WSVN -- Jennifer Graham is building a scrapbook.
It's not for a vacation or a trip, but for a journey she never dreamed she would take, living through breast cancer.
Jennifer Graham: "This can't be happening to me. I'm too young for this.
Like many women in their 30s, Jennifer didn't think it could happen to her.
She'd never even had a mammogram.
Jennifer Graham: "I did a self exam, and I felt a lump."
Breast cancer often strikes women before the recommended age to get a mammogram.
Researchers at Duke University think they've come up with a way to detect cancer in women earlier.
Radiologist Martin Tornai
has created a new type of CT scanner that provides a 3-D image of the breast.Traditional mammograms provide only a two-dimensional image.
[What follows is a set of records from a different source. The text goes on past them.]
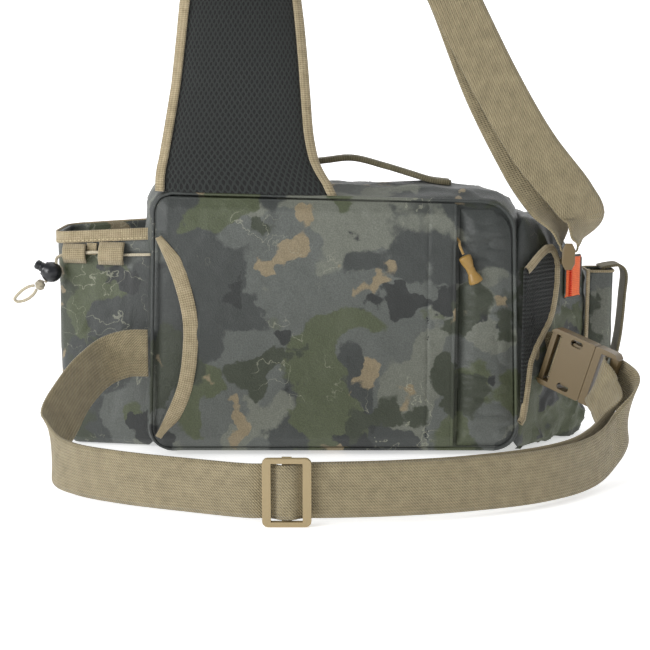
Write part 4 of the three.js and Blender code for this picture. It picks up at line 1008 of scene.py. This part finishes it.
# Shoulder pad with its bound edges: each row is x, y, z, half width and turn in degrees
PAD_ROWS = [
    (-72.5, 7.5, 225, 75, 0), (-76.4, 7, 239, 69.5, 0), (-77.8, 7, 250, 65.6, 0), (-78, 7, 270, 61.5, 0),
    (-76, 7, 309.5, 56.2, 0), (-75, 7.5, 350, 52, 6), (-74.5, 8.5, 395, 48, 20), (-73, 10, 435, 45, 38),
    (-69, 12, 475, 42.5, 57), (-60, 13.5, 508, 41, 73), (-42, 14.6, 537, 40, 84), (-15, 15, 549.5, 40, 90),
    (9, 16.5, 539, 38, 82), (25, 18.5, 516, 34, 66),
]
PAD_THICKNESS, PAD_TAPE = 11, 8


def pad_station(x, y, z, half, turn):
    lean = -0.025 if turn == 0 else 0
    return (x, y, z), (math.cos(math.radians(turn)), math.sin(math.radians(turn)), lean), half


pad_line = Ribbon([pad_station(*row) for row in PAD_ROWS], True)


def pad_frame(share):
    """The pad's line, with its foot sewn 3 mm into the seam."""
    here, across, normal, half = pad_line.frame(share)
    return here - Vector((0, 0, 3 * (1 - smooth(share / 0.02)))), across, normal, half


def pad_form(u, v):
    here, across, normal, half = pad_frame(0.996 * u)
    inner = half - PAD_TAPE + 1.5
    width = abs(4 * v - 2) - 1
    width *= 1.12 - 0.12 * width * width
    crown = math.copysign(max(1 - abs(width) ** 8, 0) ** 0.5, 0.5 - v) * (0.62 + 0.38 * (1 - abs(width) ** 3))
    end = min(1, math.sqrt((1 - u) * 60))
    dimple = 0.45 * noise.noise(here / 30 + Vector((0, 0, v * 5)))
    return here + across * width * inner + normal * (crown * PAD_THICKNESS * 0.5 * end + dimple)


pad_piece = shaped_grid("pad_mesh_cloth", (170, 96), pad_form, (pad_line.length * 0.001, 0.25), True)
dress(pad_piece, PAD_MESH, ["shoulder_pad"])


def squared(value):
    return math.copysign(abs(value) ** 0.6, value)


def pad_binding(name, side, node):
    def form(u, v):
        here, across, normal, half = pad_frame(u)
        turn = 2 * math.pi * v
        width = PAD_TAPE / 2 * squared(math.cos(turn))
        depth = 4 * squared(math.sin(turn)) * (1 - 0.35 * side * width / (PAD_TAPE / 2))
        ripple = 0.3 * math.sin(u * pad_line.length / 3.2) * (abs(width) < 3)
        return here + across * (side * (half - PAD_TAPE / 2) + width) + normal * (depth + ripple)

    piece = shaped_grid(name, (200, 20), form, (pad_line.length * 0.001, 0.026), True)
    close_ends(piece)
    dress(piece, TAPE, [node])
    for row, inset in (("edge", 2.2), ("inner", 6.6)):
        def line(t, inset=inset):
            here, across, normal, half = pad_line.frame(lerp(0.01, 0.99, t))
            return here + across * side * (half - inset) - normal * 4.3

        def facing(t):
            return -pad_line.frame(t)[2]

        stitches(f"{name}_{row}_seam", line, facing, 2.6, 3.8, 0.42, THREAD)


def close_ends(piece):
    only(piece)
    bpy.ops.object.mode_set(mode="EDIT")
    bpy.ops.mesh.select_all(action="SELECT")
    bpy.ops.mesh.fill_holes(sides=0)
    bpy.ops.object.mode_set(mode="OBJECT")


pad_binding("pad_binding_outer", -1, "pad_binding_left")
pad_binding("pad_binding_inner", 1, "pad_binding_right")

# Waist belt
CLIP_ALONG = Vector((0.75, -0.6, -0.28)).normalized()
CLIP_UP = Vector((0.25, -0.12, 0.96))
CLIP_UP = (CLIP_UP - CLIP_ALONG * CLIP_UP.dot(CLIP_ALONG)).normalized()
CLIP_FRONT = CLIP_ALONG.cross(CLIP_UP).normalized()
CLIP_ROOT = Vector((180.9, 16.5, 85.5))
UPRIGHT = (0, 0, 1)
BELT_Z = 25
LOOP_ACROSS = (0.12, 0.12, 0.98)


def clip_at(a, n):
    return CLIP_ROOT + CLIP_ALONG * a + CLIP_FRONT * n


def belt_point(along, back):
    return Vector((-34.5 + along, -181 + back, BELT_Z))


belt_outer = Ribbon([
    ((seam_x(88.5, -1) - 0.7, 3.4, 88.5), UPRIGHT), ((-172, 1, 88.5), UPRIGHT),
    ((-188, -5, 84), (-0.05, 0.05, 1)), ((-203, -25, 73), (-0.1, 0.15, 0.98)),
    ((-214, -50, 57), (-0.15, 0.3, 0.94)), ((-221, -77, 37), (-0.15, 0.35, 0.92)),
    ((-214, -104, 27), (-0.05, 0.2, 0.98)), ((-196, -124, BELT_Z), UPRIGHT), ((-160, -146, BELT_Z), UPRIGHT),
    ((-105, -167, BELT_Z), UPRIGHT), *threaded(belt_point, UPRIGHT),
    ((40, -177, BELT_Z), UPRIGHT), ((95, -166, BELT_Z), UPRIGHT), ((158, -141, BELT_Z), UPRIGHT),
    ((200, -104, BELT_Z + 1), (0.05, 0.1, 0.98)), ((222, -74, 35), (0.12, 0.25, 0.96)),
    ((235.4, -53.5, 50.6), (0.22, 0.2, 0.95)), ((239.6, -35.5, 61.4), CLIP_UP), (clip_at(67, -5.5), CLIP_UP),
    (clip_at(60, -7.6), CLIP_UP), (clip_at(54.2, -4.6), CLIP_UP),
])
strip("belt_outer_webbing", belt_outer, WEBBING_WIDTH, WEBBING, STRAP, ["waist_belt_outer"])
belt_inner = Ribbon([
    (clip_at(52.5, 0), CLIP_UP), (clip_at(53.2, 8), CLIP_UP), ((219.4, -35.5, 60.5), (0.25, 0, 0.96)),
    ((221.4, -55, 46.4), (0.2, 0.2, 0.96)), ((210, -76, 33), (0.1, 0.2, 0.97)),
    ((188, -104, BELT_Z + 1), UPRIGHT), ((154, -134, BELT_Z), UPRIGHT), ((93, -161, BELT_Z), UPRIGHT),
    ((40, -172.5, BELT_Z), UPRIGHT),
    (belt_point(26, 4), UPRIGHT), (belt_point(13, 3.2), UPRIGHT), (belt_point(3, 1.6), UPRIGHT),
])
strip("belt_inner_webbing", belt_inner, WEBBING_WIDTH, WEBBING, STRAP, ["waist_belt_inner"])
CLIP_LOOP = [
    (on_face(2, 1.4, 87), LOOP_ACROSS), (on_face(12, 1.4, 85.2), LOOP_ACROSS),
    (on_face(20, 1.4, 83.2), LOOP_ACROSS), ((180.3, 27, 81.8), (0.12, 0.12, 0.97)),
    ((185.5, 24.6, 82.6), CLIP_UP), (clip_at(5.2, -5.2), CLIP_UP), (clip_at(7.6, -3), CLIP_UP),
    (clip_at(7.8, 0), CLIP_UP),
]
strip("clip_loop_webbing", Ribbon(CLIP_LOOP), WEBBING_WIDTH, 1.8, STRAP, ["buckle_webbing_loop"])

# Bottle pocket
BOTTLE_PLAN = [(-238, 112, 14), (-237, 38, 16), (-152, 24, 2), (-152, 114, 2)]
BOTTLE_ROWS = {"height": [0, 0.035, 0.12, 1], "drawn": [8, 2, 0, 0]}
BOTTLE_MIDDLE, BOTTLE_FLOOR = (-190, 70), 0.1
# The hem tape's edges, measured from the pocket's top, and the seam's share of its width
HEM_LOW, HEM_HIGH, HEM_SEAM = -9, 1.2, 0.18


def bottle_top(x):
    return 188 + (x + 200) * 0.06


def bottle_piece():
    loops = {}

    def form(u, v):
        height = max((v - BOTTLE_FLOOR) / (1 - BOTTLE_FLOOR), 0)
        inside = min(v / BOTTLE_FLOOR, 1)
        drawn = round(float(np.interp(height, BOTTLE_ROWS["height"], BOTTLE_ROWS["drawn"])), 2)
        if drawn not in loops:
            loops[drawn] = Loop(rounded_outline(BOTTLE_PLAN, -drawn - 0.2))
        x, y = loops[drawn].at(u)
        x, y = lerp(BOTTLE_MIDDLE[0], x, inside), lerp(BOTTLE_MIDDLE[1], y, inside)
        z = lerp(1.2, bottle_top(x), height)
        free = smooth(height * 6) * smooth((1 - height) * 5) * (x < -172)
        sag = 1.7 * noise.fractal(Vector((x / 34, y / 34, z / 44)), 0.9, 2.1, 3) * free
        return x - sag * 0.6 * (x < -225), y + sag, z

    piece = shaped_grid("bottle_pocket_cloth", (180, 90), form, closed=True)
    walls(piece, 1.8, -1.0)
    dress(piece, CAMO, ["left_pocket"])
    hem_loop = Loop(rounded_outline(BOTTLE_PLAN, 0.9))

    def hem(u, v):
        x, y = hem_loop.at(u)
        return x, y, bottle_top(x) + lerp(HEM_LOW, HEM_HIGH, v)

    shares = [i / 400 for i in range(401) if hem_loop.at(i / 400)[0] < -174]
    start, end = min(shares), max(shares)
    band = shaped_grid("pocket_hem_tape", (150, 6), lambda u, v: hem(lerp(start, end, u), v),
                       ((end - start) * hem_loop.length * 0.001, 0.0102))
    walls(band, 1.2)
    dress(band, TAPE, ["pocket_hem"])

    def outward(t):
        at = Vector(hem(lerp(start, end, t), HEM_SEAM))
        return (at - Vector((-200, 75, at.z))).normalized()

    stitches("pocket_hem_seam", lambda t: Vector(hem(lerp(start, end, t), HEM_SEAM)) + outward(t) * 0.75,
             outward, 2.6, 3.6, 0.4, THREAD)


bottle_piece()


def front_wall_y(x):
    return lerp(38, 24, (x + 237) / 85)


# Each tab: its node, x at the hem and at its foot, height of the foot, width, and how far it stands off
TABS = [("pocket_tab_left", -219.8, -219.8, 161, 20, 6.4), ("pocket_tab_middle", -204.5, -205.5, 168, 9, 0),
        ("pocket_tab_right", -187, -188.5, 160, 22, 6.4)]
TAB_ACROSS = (0.986, -0.165, 0)
for node, head_x, foot_x, foot, width, stand in TABS:
    rows = []
    for down, out in ((0, 0), (0.3, 0.9), (0.7, 0.9), (1, 0)):
        tab_x = lerp(head_x, foot_x, down)
        top = bottle_top(tab_x) + HEM_LOW - width * 0.03 - 0.45
        centre = (tab_x, front_wall_y(tab_x) - 1.4 - out * stand, lerp(top, foot, down))
        rows.append((centre, TAB_ACROSS))
    strip(node + "_tape", Ribbon(rows, True), width, 1.4, TAPE, [node], (16, 8))

# Drawcord, its lock, knot and loop
CORD_RADIUS = 1.3
LOCK_CENTRE = Vector((-239.5, 29.4, 153.4))
CORD_THROUGH = Vector((0.49, 0, 0.87)).normalized()
CORD_LINE = [
    (-153.6, 21.8, 169.2), (-160.6, 23, 169), (-167.6, 24.2, 168.8), (-174, 25.2, 168.6), (-181, 26.2, 168.4),
    (-188, 27.2, 168.8), (-195, 27.6, 170), (-201, 27.5, 170.6), (-208, 28.6, 170.2), (-215, 31.3, 169.4),
    (-222, 32.8, 168.6), (-229, 33.2, 167.8), (-233.2, 32.4, 166.4), (-234.9, 31.8, 165.1),
    (-235.3, 30.4, 163.2), *(LOCK_CENTRE + CORD_THROUGH * s for s in (8.5, 3, -3, -7.5)),
    (-245.3, 28.9, 144.6),
]
tail = tube("drawcord_cord", CORD_LINE, CORD_RADIUS, CORD, ["drawcord", "drawcord_tail"], 170)
LOOP_LINE = [
    (-253.55, 27.9, 142.2), (-259, 27, 141.2), (-264.4, 26.4, 138), (-269, 26, 133.6), (-270.8, 25.8, 130.6),
    (-269, 25.8, 128.8), (-265, 25.9, 128.9), (-259.4, 26.2, 131), (-254.6, 26.9, 135),
    (-252.05, 27.6, 139.2),
]
end_loop = tube("drawcord_end_loop", LOOP_LINE, CORD_RADIUS, CORD, ["drawcord_loop"], 90)
KNOT_CENTRE, KNOT_RADIUS = Vector((-249.2, 28.2, 142.6)), 4.1


def knot_form(u, v):
    turn, lean = 2 * math.pi * u, math.pi * (v - 0.5)
    reach = KNOT_RADIUS * (1 + 0.1 * math.cos(3 * turn + 7 * lean))
    level = reach * math.cos(lean)
    return KNOT_CENTRE + Vector((level * math.cos(turn), 0.9 * level * math.sin(turn),
                                 1.05 * reach * math.sin(lean)))


knot = shaped_grid("drawcord_end_knot", (36, 24), knot_form, closed=True)
dress(knot, CORD, ["drawcord_knot"])
barrel = rounded_copy("lock_barrel", "cord_lock_barrel", 0.35, LOCK, BAG, 3)
button = rounded_copy("lock_button", "cord_lock_button", 0.35, LOCK, "cord_lock_button", 3)


def way(points, steps=60):
    centres = [Vector(p) for p in points]
    return [metres(spline(centres, i / steps)) for i in range(steps + 1)]


def length_of(path):
    return sum((b - a).length for a, b in zip(path, path[1:]))


tail_way, loop_way = way(CORD_LINE, 150), way(LOOP_LINE)
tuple(tail_way[0])
length_of(tail_way)
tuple(loop_way[0])
length_of(loop_way)

# Floor, backdrop and light
FLOOR = metres((0, 0, 0)).z - 0.0005


def stage_piece(name, size, place, turn):
    bpy.ops.object.select_all(action="DESELECT")
    bpy.ops.mesh.primitive_plane_add(size=size, location=place, rotation=turn)
    piece = bpy.context.object
    piece.name = name
    pale = Finish(name, "#FCFCFC", 0.9)
    pale.shader.inputs["Emission Color"].default_value = (1, 1, 1, 1)
    pale.shader.inputs["Emission Strength"].default_value = 0.5
    piece.data.materials.append(pale.material)


stage_piece("floor", 14, (0, 0, FLOOR), (0, 0, 0))
stage_piece("backdrop", 14, (0, 4.5, FLOOR), (math.radians(90), 0, 0))


def soft_light(name, place, aim, size, power):
    data = bpy.data.lights.new(name, "AREA")
    data.size = size
    data.energy = power
    lamp = bpy.data.objects.new(name, data)
    lamp.location = place
    lamp.rotation_euler = (Vector(aim) - Vector(place)).to_track_quat("-Z", "Y").to_euler()
    bpy.context.scene.collection.objects.link(lamp)


soft_light("key", (-1.7, -1.4, 0.3), (0, 0, -0.4), 1.1, 34)
soft_light("fill", (1.6, -1.3, 0.3), (0, 0, -0.4), 1.5, 1.5)
soft_light("top", (0.1, 0.4, 1.5), (0, 0, -0.3), 1.6, 9)
bpy.context.scene.view_settings.view_transform = "Standard"
world = bpy.data.worlds.new("studio")
bpy.context.scene.world = world
world.use_nodes = True
world.node_tree.nodes["Background"].inputs["Color"].default_value = (1, 1, 1, 1)
world.node_tree.nodes["Background"].inputs["Strength"].default_value = 0.5
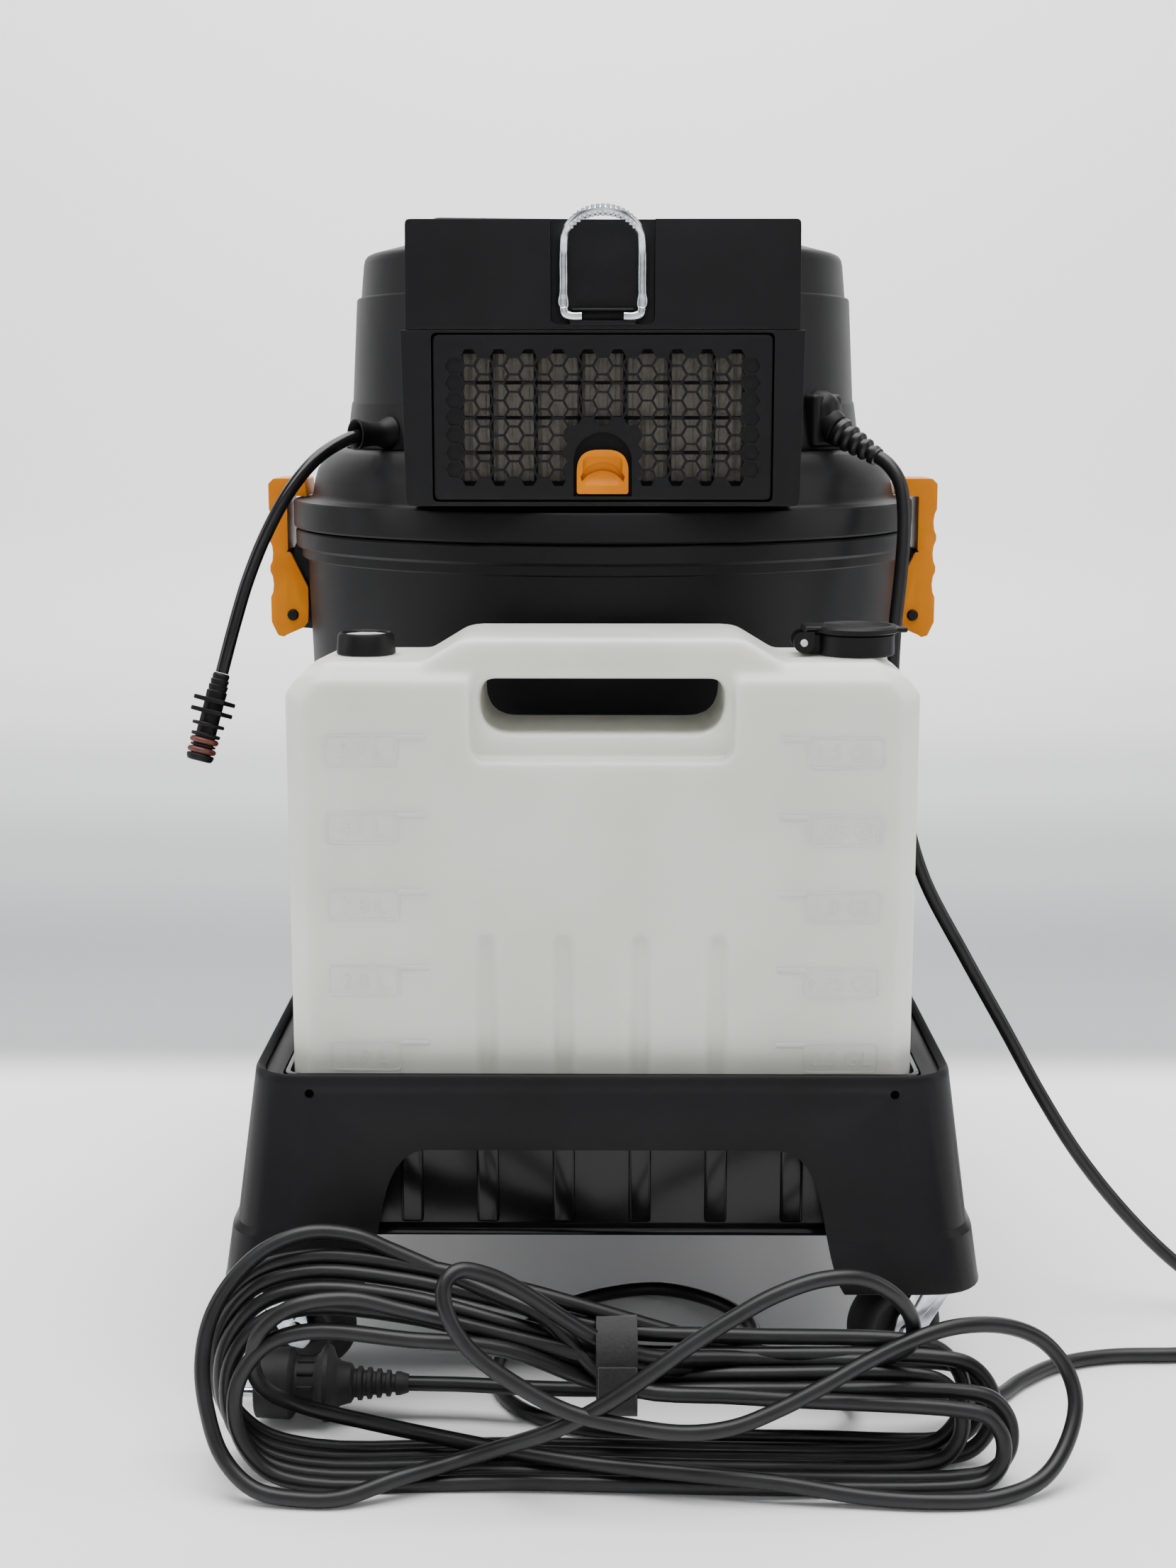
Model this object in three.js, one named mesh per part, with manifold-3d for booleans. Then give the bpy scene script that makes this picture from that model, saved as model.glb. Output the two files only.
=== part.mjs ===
// Spray-extraction carpet cleaner: a drum on a wheeled dolly, a lift-out solution tank
// behind it, and a suction head with its pump, fan, filter box and mains lead on top.
// Millimetres, +Z up, the floor at z = 0. The rear of the machine, with the tank and the
// filter door, faces -Y. +X is on the right of somebody looking at the rear.
import * as THREE from "three";
import { mergeVertices } from "three/addons/utils/BufferGeometryUtils.js";
import Module from "manifold-3d";

const wasm = await Module();
wasm.setup();

// ---------------------------------------------------------------- driving dimensions
const GAP = 0.3; // between pieces that touch
const WALL = 3; // moulded shells
const ROUND = 40; // facets round the large turned shells

// solution tank
const TANK_HALF = 152;
const TANK_REAR = -204.5;
const TANK_T = 80.5; // thickness, rear to front
const TANK_BOTTOM_Z = 103;
const TANK_DECK_Z = 368;
const TANK_SHOULDER = 12; // chamfer between side and deck
const TANK_EDGE = 8; // bevel round the front and rear faces
const TANK_WALL = 2.5;
const GRIP_HALF = TANK_HALF - 93; // leaves room on the deck for the two caps
const GRIP_BOTTOM_Z = TANK_DECK_Z - 35;
const GRIP_TOP_Z = TANK_DECK_Z - 9;
const GRIP_ROOF_Z = TANK_DECK_Z + 11; // top of the carrying bar
const GRIP_FRAME = 5; // recessed border round the hand hole
const GRIP_FRAME_DEPTH = 9;
const OUTLET_X = 36 - TANK_HALF;
const OUTLET_R = 14.5;
const FILLER_X = TANK_HALF - 28;
const FILLER_R = 19;
const CAP_H = 9;

// drum
const DRUM_TOP_Z = 418;
const DRUM_BOTTOM_Z = 110;
const DRUM_R = 172.5; // just under the rim
const DRUM_DRAFT = 10; // how much narrower the bottom is
const RIM_R = DRUM_R + 6.5;
const DRUM_Y = TANK_REAR + TANK_T + 2.5 + RIM_R; // drum axis, clear of the tank
const RIM_H = 10;
const STEP_R = DRUM_R + 3.5;
const STEP_H = 6;
const GASKET_T = 4;

// dolly
const LIP_Z = 171; // top edge of the skirt
const LIP_HALF = DRUM_R - 3.5; // half width at the lip
const LIP_REAR = TANK_REAR - 16;
const LIP_FRONT = DRUM_Y + DRUM_R - 9.5;
const WHEEL_R = 24;
const CASTER_FORK_Z = 2 * WHEEL_R + 10; // top of the caster forks
const SKIRT_LEVELS = [[CASTER_FORK_Z + 8, 17], [92, 13], [95, 10.5], [LIP_Z, 0]]; // height, flare out
const SKIRT_CORNER = 26;
const SKIRT_NOSE = 70; // plan radius of the two front corners
const SKIRT_WALL = 4;
const DECK_Z = 163; // underside of the deck
const DECK_T = 4;
const ARCH_TOP_Z = 135;
const ARCH_HALF = 96; // half width of the rear arch at its top
const ARCH_FOOT = 118; // half width of the rear arch at the floor

// pocket that holds the tank
const POCKET_CLEAR = 1.3;
const POCKET_WALL = 2.5;
const POCKET_FLOOR_Z = 86;
const POCKET_RIBS = 6;
const POCKET_RIB_PITCH = 37.3;
const POCKET_RIB_W = 11;

// casters
const CASTER_X = LIP_HALF - 1;
const CASTER_REAR_Y = LIP_REAR + 53;
const CASTER_FRONT_X = LIP_HALF - 19;
const CASTER_FRONT_Y = LIP_FRONT - 55.5;
const CASTER_TRAIL = 20;
const CASTER_TURN = 25; // degrees that each wheel trails to the rear of straight in
const WHEEL_W = 20;
const STEM_R = 4.5;

// suction head
const LID_Z = DRUM_TOP_Z + 1;
const LID_R = RIM_R + 1;
const LID_H = 15.5;
const COVER_Z = 464;
const COVER_R = LID_R - 31;
const COVER_STEP_Z = 547;
const COVER_STEP_R = COVER_R - 7.7;
const COVER_TOP_Z = 577;
const FLOOR_Z = 430; // the head's floor plate
const FLOOR_T = 4;
const FLOOR_HOLE_R = 60;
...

The biggest selling point, no more uncomfortable squeezing of the breast.
Martin Tornai: "Our first priority is to make sure that patients are going to be comfortable because mammography often turns off a group of women from actually going to get regular screenings."
With this new scanner, the woman lies on her stomach, as a camera swings up and down, encircling the entire breast.
So far, they've found the scanner can detect tumors as small as 5 millimeters in artificial breast models like this.
Martin Tornai: "It's very close to her chest wall, otherwise deep inside of her breast."
Researchers hope the scanner will one day be used for young women at high risk, plus just make the whole process easier for every woman.
Martin Tornai: "The idea is that being able to catch the cancer earlier, you'll be able to do something to potentially cure these women earlier."
Another benefit, the scanner may expose patients to less radiation. Right now this scanner is in a small patient trial at Duke, but, hopefully, one day, it will be in doctors offices.